Tricia Sabey is a visual artist whose work reflects her interest in the abstract qualities of the land and the sea in relation to the horizon line. Tricia likes to use plywood because of its timber grain and its reference back to the land. Tricia is the winner of 2 dimensional art category at the Williamstown Tattersall’s Contemporary Art Awards 2005.

Ursula Dutkiewicz [Ceramics Studio]

Ursula Dutkiewicz creates a diverse array of works including ceramic paintings, sculptures, functional wares and murals. Ursula has been a professional ceramic artist since completing a Bachelor of Fine Art at the Victorian College of the Arts in 1993. She has been commissioned to produce artworks for various organisations including City of Port Phillip, Women’s Circus and Kensington Management Company. Ursula has implemented many Community Arts Projects including the tile project at Footscray Community Arts Centre and has designed workshops for people of all ages and abilities.

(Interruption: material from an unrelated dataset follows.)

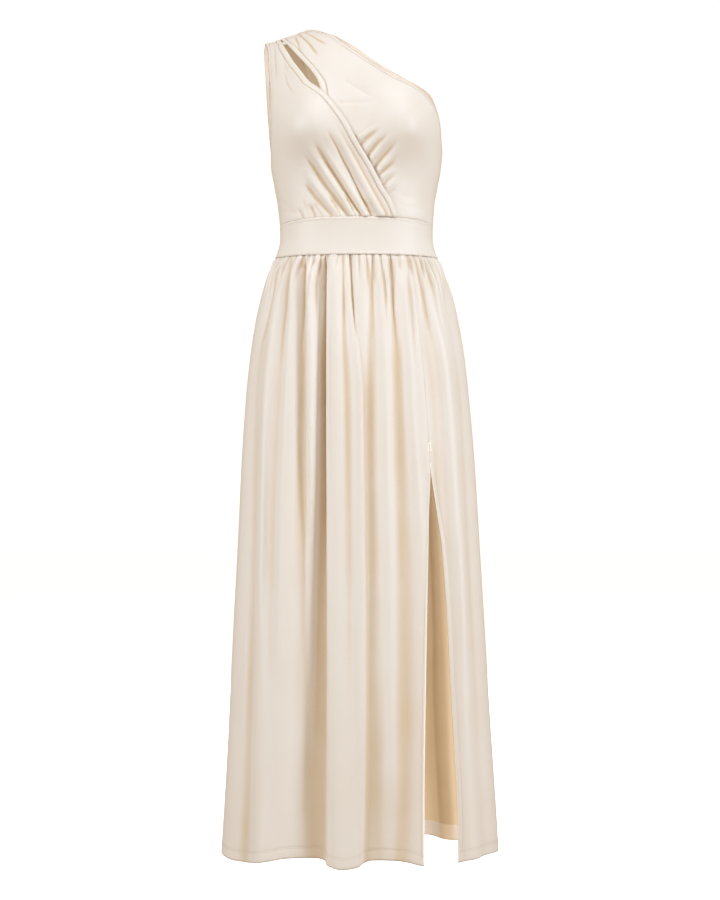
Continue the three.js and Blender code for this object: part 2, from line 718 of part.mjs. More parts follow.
function skirtBack() {
  return shell("skirt_back", panelRows({
    side: "back",
    levels: skirtLevels(60),
    from: null,
    to: null,
    folds: skirtFoldSum("back"),
    spreadLevels: [990, 930, 870, 775, 600, 435, 300, 163, 30],
  }));
}

const dress = new THREE.Group();
dress.name = "one_shoulder_dress";
const held = new THREE.Group();
const rest = surface("front", angleAt(shoulderLevel, restX), shoulderLevel, null);
held.position.set(-rest.x, 0, -(rest.z - wall));
held.add(
  frontWrap(),
  wrapBand(),
  frontUnder(),
  underBand(),
  keyholeTab(),
  bodiceBack(),
  waistband("front"),
  waistband("back"),
  skirtFront(),
  skirtFrontSide(),
  skirtBack(),
);
dress.add(held);

export default dress;
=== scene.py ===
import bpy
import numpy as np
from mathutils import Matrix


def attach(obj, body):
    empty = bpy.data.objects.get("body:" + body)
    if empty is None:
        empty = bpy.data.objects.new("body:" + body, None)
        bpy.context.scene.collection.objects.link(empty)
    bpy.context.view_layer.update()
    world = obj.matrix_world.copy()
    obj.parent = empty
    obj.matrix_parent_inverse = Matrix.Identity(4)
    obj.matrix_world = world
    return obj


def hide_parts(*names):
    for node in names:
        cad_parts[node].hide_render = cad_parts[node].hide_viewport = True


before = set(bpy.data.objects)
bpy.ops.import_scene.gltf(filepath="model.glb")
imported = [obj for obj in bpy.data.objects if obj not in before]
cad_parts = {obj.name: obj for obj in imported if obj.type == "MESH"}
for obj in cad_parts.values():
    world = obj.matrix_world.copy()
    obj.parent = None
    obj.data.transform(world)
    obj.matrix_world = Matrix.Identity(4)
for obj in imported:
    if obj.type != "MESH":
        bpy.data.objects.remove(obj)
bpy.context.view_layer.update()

# %% [markdown]
# # A one-shoulder dress in cream jersey
#
# The real dress is cut from a fine jersey with a soft shine: a wrap bodice that hangs from one
# shoulder, a smooth waistband, and a long gathered skirt with a slit. Cloth like this can be
# simulated, sculpted or drawn. Here it is drawn: every panel is a grid of points on one smooth
# form, and small tables add the folds, so that each fold lies where the photograph shows it.
# Sizes are in mm: x to the viewer's right, y away from the viewer, z up from the hem line.

# %% Driving sizes
WALL = 1.2  # thickness of the solids
CLOTH = 0.8  # thickness of the drawn cloth
SEAM_GAP = 0.12  # between two panels at a level or upright seam
SLANT_GAP = 0.25  # between a bodice front and its band
LAYER_GAP = 0.9  # between the wrap and the layer under it
SHOULDER = 1388  # levels, up from the hem line
WAIST_SEAM = 1077.5
BAND_FOOT = 1014.5
SLIT_TOP = 662
WRAP_BAND = 8.5  # widths of the two edge bands
UNDER_BAND = 7.5
REST_X = -128  # where the strap rests
GATHERS = 30  # gathers across the front, and as many across the back
GATHER_DEEP = 3.9
GATHER_LONG = 62
BACK_SHIFT = 7  # sets the back's gathers apart from the front's
FOLD_GROWTH = 1.2  # the drawn cloth folds a little deeper than the solids
BAND_LIFT = 2.2  # how far the wrap's band stands out over the fold beside it
HEM_TURN = 18  # width of the turned hem
print("cloth", CLOTH, "mm thick on solids of", WALL, "mm")

# %% [markdown]
# ## The form
#
# A filled dress has a soft form of its own: narrow at the waist, wide at the hem, and rounded
# over the bust by its cut. It could be lofted through curves by hand. A table of sections is
# easier to measure and to change, so each row gives a level from the shoulder down to the hem,
# the outline to the left and right, the depth to the front and back, and how square it is.
# The bust is two soft swellings, and the shoulder line rises towards the neck.

# %% Sections
SECTIONS = np.array([
    # level left right front back square
    (1388, -167, 147, 0.5, 0.5, 2.5),
    (1386.5, -167, 147, 13, 11, 2.5),
    (1383, -167, 147, 24, 21, 2.5),
    (1377, -166, 147, 35, 33, 2.5),
    (1368, -165, 147, 46, 45, 2.5),
    (1356, -164, 147, 56, 57, 2.55),
    (1340, -163, 147, 66, 69, 2.6),
    (1320, -161.5, 147, 76, 81, 2.6),
    (1298, -160, 147, 85, 90, 2.6),
    (1275, -158.5, 147, 92, 96, 2.5),
    (1250, -157, 147, 97, 100, 2.45),
    (1213, -153.5, 145.5, 100, 101, 2.35),
    (1186, -150, 142.8, 97, 98, 2.3),
    (1159, -146.2, 139.4, 93, 93, 2.25),
    (1132, -141.1, 134.3, 90, 87, 2.2),
    (1105, -136, 129.2, 88, 81, 2.2),
    (1077, -132.6, 127.5, 87, 78, 2.2),
    (1050, -132.6, 127.5, 86, 77, 2.2),
    (1023, -137.7, 132.6, 88, 80, 2.15),
    (1005, -145, 140, 92, 85, 2.15),
    (982, -154.7, 149.6, 100, 94, 2.1),
    (955, -163.2, 159.5, 107, 103, 2.1),
    (911, -173.4, 170, 114, 114, 2.1),
    (843, -183.6, 182, 121, 126, 2.1),
    (775, -190.4, 189.5, 126, 133, 2.1),
    (673, -197.2, 198, 130, 140, 2.1),
    (571, -202.3, 204.5, 134, 147, 2.1),
    (435, -209.1, 212.5, 139, 155, 2.1),
    (299, -215.9, 221, 143, 163, 2.1),
    (163, -222.7, 229.5, 147, 170, 2.1),
    (27, -231.2, 238, 150, 176, 2.1),
    (-10, -233.5, 239.5, 151, 178, 2.1),
])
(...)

Ursula has also been an Artist in Residence at the Brighton University School of Health Professions (UK) and at a number of schools in Australia. In 2007 she was invited to participate in a conference and exhibition at the University of East London (UK).
Although her work is often abstract and vibrant, Ursula’s involvement with so many varied and interesting projects constantly informs her work and leads her to develop in new and exciting directions.